Much has been said and written about the financial priorities of the Jewish community and whether they are misdirected. All too often in these discussions, an artificial dichotomy is created between two goals: sustaining American Jewish support for Israel and attending to the domestic priorities of the community in the United States.
Reams of paper have been used in arguing where the financial priorities of the community should lie.
We need more and more to integrate these two challenges: to recognize, as the Taglit-Birthright Israel project has, that rather than a competition, the twin goals of strengthening Israel and strengthening the American Jewish community are linked and reinforce each other.
I believe the best way to strengthen a Jewish community that is diminishing through assimilation is through Jewish education. That is why, in my recent remarks to the Israeli Presidential Conference in Jerusalem, I called for a five-year, $500 million-per-year reinvestment in the Jewish diaspora.
For whatever reason, it is very difficult to raise money in the Jewish community in the United States for Jewish education. It has always been much easier to raise money for Israel. Raising funds for Israel is certainly important. But what if we redirected some of the community purse back to the United States for the purpose of giving the next generation the possibility of a fuller immersion into Jewish life through all that a Jewish education has to offer?
Education, among other things, makes the real Jewish connection to Israel. And the best way to ensure continued Jewish support for Israel is by having a highly identified Jewish community.
Let’s face it: American Jewish ignorance on Israel is the primary obstacle to American Jewish identity, continuity and American Zionism.
Here is where we are falling down as a community. Too many young Jews receive only rudimentary Jewish training. And those who do often stop studying and practicing their faith at age 12 or 13, right after their bar mitzvah or bat mitzvah.
Throughout the crucial teenage years, when peer pressures are intense and young people are truly learning what it means to be responsible adults in a confusing and challenging world, we neglect their spiritual development and allow the highly secular mass media and educational systems to work on them unchecked. When they go off to college, we hope that Hillel and other Jewish campus organizations will attract them. But why should they, when our Jewish youth have seen their religion and their being Jewish treated as unimportant in their own homes and communities?
Why not let American Jews continue to raise the money for Israel, but let Israel take the money and invest in American Jewry? Invest in the infrastructure of day schools, whether Reform, Conservative, Orthodox, or Reconstructionist, and make scholarships available so that Jewish schools can be more affordable, especially for those students most willing to continue their Jewish education through high school and beyond?
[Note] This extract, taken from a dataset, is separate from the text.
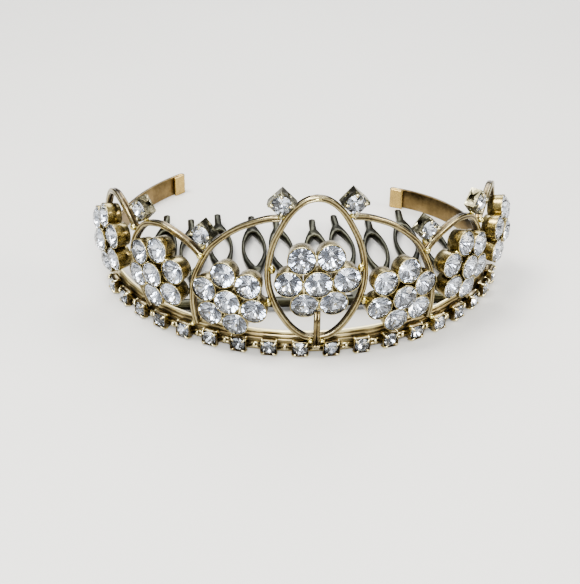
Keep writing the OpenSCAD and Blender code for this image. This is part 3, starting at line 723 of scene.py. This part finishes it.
def square_cup(shape, matrix, width, depth, stone_r, rim_r, segments=48):
    """A square setting: rings that go up the outer wall as rounded squares, |x|^p + |y|^p = 1 with p = 7,
    over the rim, and down the hollow, where p falls to 2, so that the seat is round."""
    t = np.arange(segments) * 2 * math.pi / segments
    c, d = np.cos(t), np.sin(t)
    half = width / 2
    wall = 0.98 * half
    # Columns: half width, z, squareness, per-vertex value (painted shade at the back and inside the hollow)
    rings = ((0.02 * half, -depth, 2, 0.1), (0.8 * half, -depth, 4, 0.2), (0.93 * half, -depth * 0.96, 7, 0.3),
        (0.95 * half, -depth * 0.85, 7, 0.35), (0.97 * half, -depth * 0.4, 7, 0.4), (wall, -rim_r, 7, 0.4),
        (wall - 0.3 * rim_r, -0.3 * rim_r, 7, 0.5), (wall - rim_r, 0, 7, 0.4),
        (half - 1.9 * rim_r, -0.4 * rim_r, 5, 0.15), (stone_r, -0.14 * width, 2, 0.05),
        (0.4 * stone_r, -0.7 * depth, 2, 0.0), (0.02 * half, -0.7 * depth, 2, 0.0))
    points, wear = [], []
    for size, z, power, bright in rings:
        x = np.sign(c) * np.abs(c) ** (2 / power) * size
        y = np.sign(d) * np.abs(d) ** (2 / power) * size
        points.append(np.stack([x, y, np.full(segments, z)], 1))
        wear.append(np.full(segments, bright))
    points = transform(matrix, np.vstack(points))
    shape.add(points, tube_faces(len(rings), segments, False), np.array(wear))


def claw(shape, matrix, start, end, radius, wear=0.95):
    """A prong that leans from start over the stone's edge to end, thinning to a round tip."""
    rings, sides = 9, 8
    start, end = np.array(start), np.array(end)
    t = np.linspace(0, 1, rings)[:, None]
    knee = np.array([start[0], start[1], end[2] + 0.1 * MM])
    path = (1 - t) ** 2 * start + 2 * t * (1 - t) * knee + t ** 2 * end
    path = transform(matrix, path)
    turn = np.arange(sides) * 2 * math.pi / sides
    run = np.gradient(path, axis=0)
    run /= np.linalg.norm(run, axis=1, keepdims=True)
    # Any direction will do that no prong runs along
    side = np.cross(run, np.array([0.31, 0.2, 0.93]))
    side /= np.linalg.norm(side, axis=1, keepdims=True)
    other = np.cross(side, run)
    size = radius * np.sqrt(np.clip(1.02 - t ** 4, 0.02, 1))
    ring = side[:, None] * np.cos(turn)[None, :, None] + other[:, None] * np.sin(turn)[None, :, None]
    points = path[:, None] + ring * size[:, None]
    shape.add(points, tube_faces(rings, sides, True), wear)


def four_claws(shape, matrix, stone_r, width, radius, rise, drop):
    """Four prongs at the corners of a square setting of the given width."""
    for k in range(4):
        turned = matrix @ Matrix.Rotation(math.radians(45 + 90 * k), 4, "Z")
        claw(shape, turned, (0.6 * width, 0, -drop), (stone_r * 0.8, 0, rise), radius)


class TIARA_OT_base_row(bpy.types.Operator):
    """Square settings, links and stones of the base row"""
    bl_idname = "tiara.base_row"
    bl_label = "Base row"

    def execute(self, context):
        s = context.scene.tiara_sizes
        metal, stones = Shape(), Shape()
        rng = np.random.default_rng(18)
        pitch = math.degrees(s.base_pitch / s.stone_r)
        r = s.base_stone_d / 2
        for i in range(-BASE_STONES // 2, BASE_STONES // 2):
            here = stand(s, (i + 0.5) * pitch, 0, s.base_rim)
            square_cup(metal, here, s.base_box, s.base_box_depth, r + s.gap, 0.12 * MM)
            four_claws(metal, here, r, s.base_box, 0.36 * MM, 0.5 * MM, 1.2 * MM)
            seat = here @ Matrix.Translation((0, 0, -0.03 * s.base_stone_d)) @ wobble(rng, 0.12)
            cut_stone(stones, s.base_stone_d + 0.08 * MM, 0.18 * s.base_stone_d, 0.3 * s.base_stone_d,
                seat, rng, 0.5, 0.0, 3.0)
            if i + 1 < BASE_STONES // 2:
                link = stand(s, (i + 1) * pitch, 0, s.base_rim - 0.6 * s.base_box_depth)
                for up in (-0.55, 0.55):
                    bar = link @ Matrix.Translation((0, up * MM, 0)) @ Matrix.Rotation(math.pi / 2, 4, "Y")
                    half, thin = (s.base_pitch - s.base_box) / 2 + 0.1 * MM, 0.34 * MM
                    rod = np.array([[0, -half], [thin, -half], [thin, half], [0, half]])
                    revolve(metal, rod, bar, 12, (0.5, 0.7, 0.7, 0.5))
                blob(metal, (0, 0, 0.2 * MM), (0.55 * MM, 0.8 * MM, 0.6 * MM), link)
        settle(metal.build("square_settings", [FINISH["setting"]]), "setting_gold", "base_settings")
        set_stones(stones, "small_stones", "base_stones")
        return {"FINISHED"}


def softened_copy(name, new_name, material, width, segments=2):
    """A merged copy of a CAD node whose sharp edges are rounded over by a bevel of that width."""
    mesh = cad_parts[name].data.copy()
    mesh.name = new_name
    piece = bpy.data.objects.new(new_name, mesh)
    bpy.context.scene.collection.objects.link(piece)
    weld = piece.modifiers.new("weld", "WELD")
    weld.merge_threshold = 0.002 * MM
    bevel = piece.modifiers.new("bevel", "BEVEL")
    bevel.width = width
    bevel.segments = segments
    bevel.limit_method = "ANGLE"
    bevel.angle_limit = math.radians(35)
    # Drops the slivers that the bevel leaves where it meets itself
    again = piece.modifiers.new("clean", "WELD")
    again.merge_threshold = 0.004 * MM
    mesh.materials.clear()
    mesh.materials.append(material)
    mesh.polygons.foreach_set("use_smooth", np.full(len(mesh.polygons), True))
    normal = piece.modifiers.new("even normals", "WEIGHTED_NORMAL")
    normal.keep_sharp = True
    return piece


class TIARA_OT_crest(bpy.types.Operator):
    """Six crest settings with their prongs and stones"""
    bl_idname = "tiara.crest"
    bl_label = "Crest"

    def execute(self, context):
        s = context.scene.tiara_sizes
        r = s.crest_stone_d / 2
        for row, (angle, height) in enumerate(CRESTS):
            for side in SIDES:
                ending = f"{side}_{row + 1}"
                rng = np.random.default_rng([row, len(side)])
                turned = stand(s, angle, height * MM, s.crest_out) @ Matrix.Rotation(math.pi / 4, 4, "Z")
                claws, stone = Shape(), Shape()
                four_claws(claws, turned, r, s.crest_box, 0.4 * MM, 0.75 * MM, 1.6 * MM)
                # The girdle lies on the rim, so the stone covers it almost to the box's edge
                cut_stone(stone, s.crest_stone_d + 0.4 * MM, 0.17 * s.crest_stone_d, 0.3 * s.crest_stone_d,
                    turned @ Matrix.Translation((0, 0, 0.05 * s.crest_stone_d)), rng, 0.5, -0.1, 3.0)
                box = softened_copy(f"crest_setting_{ending}", f"crest_box_{ending}", FINISH["silver"], 0.14 * MM)
                settle(box, "crest_silver", f"crest_setting_{ending}")
                piece = claws.build(f"crest_claws_{ending}", [FINISH["setting"]], mirror=side == "left")
                settle(piece, "crest_silver")
                set_stones(stone, f"crest_cut_{ending}", f"crest_stone_{ending}", side == "left")
        return {"FINISHED"}


class TIARA_OT_comb(bpy.types.Operator):
    """Comb with softened edges"""
    bl_idname = "tiara.comb"
    bl_label = "Comb"

    def execute(self, context):
        settle(softened_copy("comb", "plated_comb", FINISH["comb"], 0.3 * MM, 3), "comb_metal", "comb")
        return {"FINISHED"}


class TIARA_OT_joints(bpy.types.Operator):
    """Centre post with its balls, and the drops of solder where wires, cups and settings meet"""
    bl_idname = "tiara.joints"
    bl_label = "Post and solder"

    def execute(self, context):
        s = context.scene.tiara_sizes
        low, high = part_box("centre_post")
        y, foot = (low.y + high.y) / 2, low.z + s.post_ball_r
        post = Shape()
        for side in (-1, 1):
            x = side * ((high.x - low.x) / 2 - s.post_ball_r)
            head = high.z + s.post_reach
            rod = np.array([[0, foot], [s.post_r, foot], [s.post_r * 1.04, (foot + head) / 2],
                [s.post_r * 0.94, head], [0, head]])
            revolve(post, rod, Matrix.Translation((x, y, 0)), 20, (0.3, 0.5, 0.7, 0.6, 0.5))
            blob(post, (x, y, foot), (s.post_ball_r,) * 3, Matrix.Identity(4), 1.0, 20)
        settle(post.build("post_wires", [FINISH["wire"]]), "wire_gold", "centre_post")
        drops = Shape()
        for angle, height, out, across, up in SOLDER:
            for side in ((1,) if angle == 0 else (1, -1)):
                here = stand(s, side * angle, height * MM, out * MM)
                blob(drops, (0, 0, 0), (across * MM, up * MM, 0.8 * MM), here, 0.8, 18)
        settle(drops.build("solder_drops", [FINISH["solder"]]), "cup_gold")
        return {"FINISHED"}


def aim(place, target):
    """Matrix of a light or camera at place that looks at target."""
    place, target = Vector(place), Vector(target)
    return Matrix.Translation(place) @ (target - place).to_track_quat("-Z", "Y").to_matrix().to_4x4()


def soft_light(name, place, target, size, power, tint):
    """A square softbox."""
    light = bpy.data.lights.new(name, "AREA")
    light.size = size
    light.energy = power
    light.color = tint
    lamp = bpy.data.objects.new(name, light)
    lamp.matrix_world = aim(place, target)
    bpy.context.scene.collection.objects.link(lamp)


class TIARA_OT_stage(bpy.types.Operator):
    """Pale floor, soft studio light and the camera"""
    bl_idname = "tiara.stage"
    bl_label = "Stage"

    def execute(self, context):
        scene = context.scene
        s, c = scene.tiara_sizes, scene.tiara_colours
        mesh = bpy.data.meshes.new("floor")
        far = 3.0
        mesh.from_pydata([(-far, -far, 0), (far, -far, 0), (far, far, 0), (-far, far, 0)], [], [(0, 1, 2, 3)])
        floor = bpy.data.objects.new("floor", mesh)
        material, tree, output = start_material("matt_pale_floor")
        place = node(tree, "ShaderNodeTexCoord").outputs["Object"]
        cloud = node(tree, "ShaderNodeTexNoise", {"Vector": place}, Scale=8.0, Detail=2.0)
        tone = ramp(tree, cloud.outputs["Fac"], ((0.3, tuple(0.97 * v for v in c.floor)), (0.7, tuple(c.floor))))
        shader = node(tree, "ShaderNodeBsdfPrincipled", {"Base_Color": tone.outputs["Color"]}, Roughness=0.75)
        tree.links.new(shader.outputs[0], output.inputs["Surface"])
        mesh.materials.append(material)
        scene.collection.objects.link(floor)

        world = bpy.data.worlds.new("studio")
        world.use_nodes = True
        sky = world.node_tree
        sky.nodes.clear()
        out = sky.nodes.new("ShaderNodeOutputWorld")
        # A little uneven, for the metal to reflect
        way = node(sky, "ShaderNodeTexCoord").outputs["Generated"]
        patch = node(sky, "ShaderNodeTexNoise", {"Vector": way}, Scale=1.6, Detail=1.0)
        up = node(sky, "ShaderNodeSeparateXYZ", {0: way}).outputs["Z"]
        uneven = node(sky, "ShaderNodeMath", {0: patch.outputs["Fac"], 2: up}, operation="MULTIPLY_ADD")
        uneven.inputs[1].default_value = 0.6
        tone = ramp(sky, uneven.outputs[0], [(stop, linear(code)) for stop, code in SKY])
        light = node(sky, "ShaderNodeBackground", {"Color": tone.outputs["Color"]}, Strength=1.1)
        sky.links.new(light.outputs[0], out.inputs["Surface"])
        scene.world = world
        scene.view_settings.look = "AgX - Medium High Contrast"
        for name, place, size, power, tint in LIGHTS:
            soft_light(name, place, LIT_POINT, size, power, linear(tint))

        camera = bpy.data.cameras.new("camera")
        camera.lens = 72.53
        camera.sensor_width = 36
        camera.clip_start = 0.01
        holder = bpy.data.objects.new("camera", camera)
        turn = Matrix((Vector(CAMERA_RIGHT), -Vector(CAMERA_DOWN), -Vector(CAMERA_FORWARD))).transposed().to_4x4()
        spot = Vector(CAMERA_PLACE) * MM + Vector((0, axis_y(s), 0))
        spot.z += s.stone_z
        holder.matrix_world = Matrix.Translation(spot) @ turn
        scene.collection.objects.link(holder)
        scene.camera = holder
        return {"FINISHED"}


STEPS = ("finishes", "band", "wires", "flowers", "base_row", "crest", "comb", "joints", "stage")


class TIARA_PT_panel(bpy.types.Panel):
    """Lists the tiara's steps"""
    bl_idname = "TIARA_PT_panel"
    bl_label = "Tiara comb"
    bl_space_type = "VIEW_3D"
    bl_region_type = "UI"
    bl_category = "Tiara"

    def draw(self, context):
        for step in STEPS:
            self.layout.operator(f"tiara.{step}")
        for group in (context.scene.tiara_sizes, context.scene.tiara_colours):
            for key in group.__annotations__:
                self.layout.prop(group, key)


CLASSES = (TiaraSizes, TiaraColours, TIARA_OT_finishes, TIARA_OT_band, TIARA_OT_wires, TIARA_OT_flowers,
    TIARA_OT_base_row, TIARA_OT_crest, TIARA_OT_comb, TIARA_OT_joints, TIARA_OT_stage, TIARA_PT_panel)


def register():
    for item in CLASSES:
        bpy.utils.register_class(item)
    bpy.types.Scene.tiara_sizes = PointerProperty(type=TiaraSizes)
    bpy.types.Scene.tiara_colours = PointerProperty(type=TiaraColours)


def unregister():
    del bpy.types.Scene.tiara_colours
    del bpy.types.Scene.tiara_sizes
    for item in reversed(CLASSES):
        bpy.utils.unregister_class(item)


def main():
    register()
    for step in STEPS:
        getattr(bpy.ops.tiara, step)()


if __name__ == "__main__":
    main()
Times have changed. Many years ago, when Israel was struggling to survive as a fledgling agrarian nation-state, $500 million would have been a princely sum. Today, Israel is a nation that has its own millionaires. Its economy and tourism are growing. That sum of $500 million is not as significant in Israel as it used to be.
Imagine how far we could advance Jewish education with such a commitment, which comes to $2.5 billion over five years. That is a significant sum of money for schools, scholarships, and teachers.
A certain percentage of the money – perhaps 20 percent – should be invested in programs to continue, enhance, and ensure bringing young people to Israel. There should be no waiting list.
We have developed the most exciting audiovisual Jewish identity program that anyone could dream of. It is called Israel. We know it works. This is the tourniquet. I believe that if 100 children go to Israel, one-third will be Zionists forever, for one-third it won’t matter, and one-third will be “different.” That is a pretty good investment for $3,000 per youngster.
The remaining 80 percent of the money should be invested in Jewish education in the United States – for expanding its infrastructure, substantial tuition subsidies, and paying salaries that will attract the best and brightest teachers. Only an estimated 35 percent of Jewish children are now attending private Jewish schools and yeshivas. The main reason is the cost, which averages $14,000 a year per child.
If I could, I would make Jewish day school education at all levels available and affordable for as many Jewish families as possible. This would mean building many new schools and providing scholarships for those who need them. It would be expensive, but worth every penny. Such a program could help bring about a vibrant Jewish future in America, which will reap benefits many times over in terms of future support for the Jewish state of Israel.